Restate word for word the lines that begin the listing and end with the line holding "REAR_PANELS = 2".

'''

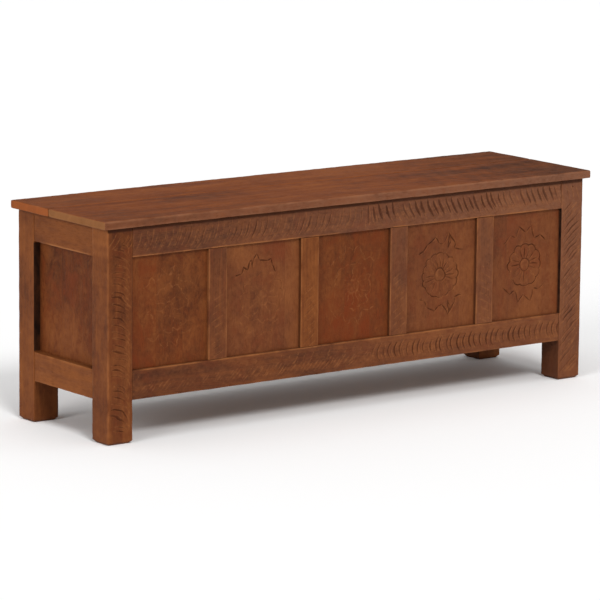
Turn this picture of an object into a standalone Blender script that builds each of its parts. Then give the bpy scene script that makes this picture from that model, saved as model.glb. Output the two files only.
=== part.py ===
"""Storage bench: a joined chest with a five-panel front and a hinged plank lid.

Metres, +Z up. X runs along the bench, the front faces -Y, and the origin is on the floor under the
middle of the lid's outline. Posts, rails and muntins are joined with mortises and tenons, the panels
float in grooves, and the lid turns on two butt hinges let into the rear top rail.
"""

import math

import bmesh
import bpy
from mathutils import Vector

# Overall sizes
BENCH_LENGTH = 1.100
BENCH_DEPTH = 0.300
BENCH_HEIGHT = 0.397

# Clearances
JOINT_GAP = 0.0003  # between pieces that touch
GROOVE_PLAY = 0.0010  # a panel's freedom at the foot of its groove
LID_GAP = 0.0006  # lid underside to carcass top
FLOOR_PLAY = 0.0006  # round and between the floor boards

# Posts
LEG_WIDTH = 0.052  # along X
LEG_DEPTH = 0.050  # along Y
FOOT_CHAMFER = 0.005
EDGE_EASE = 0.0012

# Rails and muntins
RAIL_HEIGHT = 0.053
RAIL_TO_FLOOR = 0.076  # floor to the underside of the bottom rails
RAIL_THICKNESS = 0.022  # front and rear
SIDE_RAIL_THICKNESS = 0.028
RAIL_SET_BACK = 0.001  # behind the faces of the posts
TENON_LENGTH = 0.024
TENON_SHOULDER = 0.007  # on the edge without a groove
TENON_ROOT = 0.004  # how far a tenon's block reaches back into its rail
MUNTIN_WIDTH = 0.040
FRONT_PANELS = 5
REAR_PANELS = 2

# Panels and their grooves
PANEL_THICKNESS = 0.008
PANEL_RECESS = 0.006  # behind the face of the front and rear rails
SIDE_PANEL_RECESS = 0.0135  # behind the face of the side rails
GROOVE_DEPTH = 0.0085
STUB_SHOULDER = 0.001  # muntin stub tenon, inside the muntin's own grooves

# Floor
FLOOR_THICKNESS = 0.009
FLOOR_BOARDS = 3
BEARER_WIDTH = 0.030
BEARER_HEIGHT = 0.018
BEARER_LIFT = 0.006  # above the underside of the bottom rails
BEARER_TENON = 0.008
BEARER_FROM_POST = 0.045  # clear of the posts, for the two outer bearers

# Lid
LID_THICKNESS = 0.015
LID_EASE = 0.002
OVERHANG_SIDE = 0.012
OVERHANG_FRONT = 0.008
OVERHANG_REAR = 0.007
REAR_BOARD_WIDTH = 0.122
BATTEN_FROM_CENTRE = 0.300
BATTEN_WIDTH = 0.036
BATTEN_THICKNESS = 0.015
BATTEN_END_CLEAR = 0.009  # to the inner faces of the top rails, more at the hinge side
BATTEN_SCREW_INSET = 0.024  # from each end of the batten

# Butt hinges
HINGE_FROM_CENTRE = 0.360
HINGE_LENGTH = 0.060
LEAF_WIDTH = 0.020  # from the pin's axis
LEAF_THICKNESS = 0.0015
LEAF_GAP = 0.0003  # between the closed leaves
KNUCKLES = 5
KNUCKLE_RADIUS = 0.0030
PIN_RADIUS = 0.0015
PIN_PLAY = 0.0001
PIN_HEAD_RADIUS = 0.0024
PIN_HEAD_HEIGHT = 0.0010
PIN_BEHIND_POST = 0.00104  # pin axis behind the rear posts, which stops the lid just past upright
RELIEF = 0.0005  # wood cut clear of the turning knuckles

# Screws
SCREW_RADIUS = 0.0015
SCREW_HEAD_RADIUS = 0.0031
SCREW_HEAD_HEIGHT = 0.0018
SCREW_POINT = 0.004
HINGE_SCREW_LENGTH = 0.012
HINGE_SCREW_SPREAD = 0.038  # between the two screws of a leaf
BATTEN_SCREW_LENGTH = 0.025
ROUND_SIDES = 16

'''

> **Answer below**:
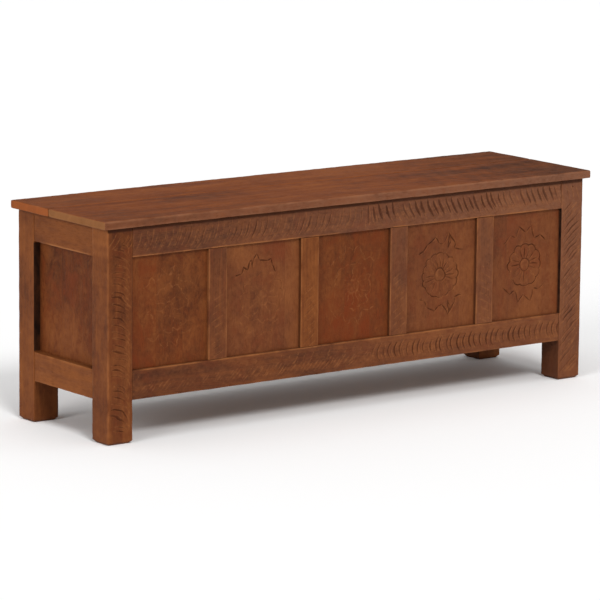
Turn this picture of an object into a standalone Blender script that builds each of its parts. Then give the bpy scene script that makes this picture from that model, saved as model.glb. Output the two files only.
=== part.py ===
"""Storage bench: a joined chest with a five-panel front and a hinged plank lid.

Metres, +Z up. X runs along the bench, the front faces -Y, and the origin is on the floor under the
middle of the lid's outline. Posts, rails and muntins are joined with mortises and tenons, the panels
float in grooves, and the lid turns on two butt hinges let into the rear top rail.
"""

import math

import bmesh
import bpy
from mathutils import Vector

# Overall sizes
BENCH_LENGTH = 1.100
BENCH_DEPTH = 0.300
BENCH_HEIGHT = 0.397

# Clearances
JOINT_GAP = 0.0003  # between pieces that touch
GROOVE_PLAY = 0.0010  # a panel's freedom at the foot of its groove
LID_GAP = 0.0006  # lid underside to carcass top
FLOOR_PLAY = 0.0006  # round and between the floor boards

# Posts
LEG_WIDTH = 0.052  # along X
LEG_DEPTH = 0.050  # along Y
FOOT_CHAMFER = 0.005
EDGE_EASE = 0.0012

# Rails and muntins
RAIL_HEIGHT = 0.053
RAIL_TO_FLOOR = 0.076  # floor to the underside of the bottom rails
RAIL_THICKNESS = 0.022  # front and rear
SIDE_RAIL_THICKNESS = 0.028
RAIL_SET_BACK = 0.001  # behind the faces of the posts
TENON_LENGTH = 0.024
TENON_SHOULDER = 0.007  # on the edge without a groove
TENON_ROOT = 0.004  # how far a tenon's block reaches back into its rail
MUNTIN_WIDTH = 0.040
FRONT_PANELS = 5
REAR_PANELS = 2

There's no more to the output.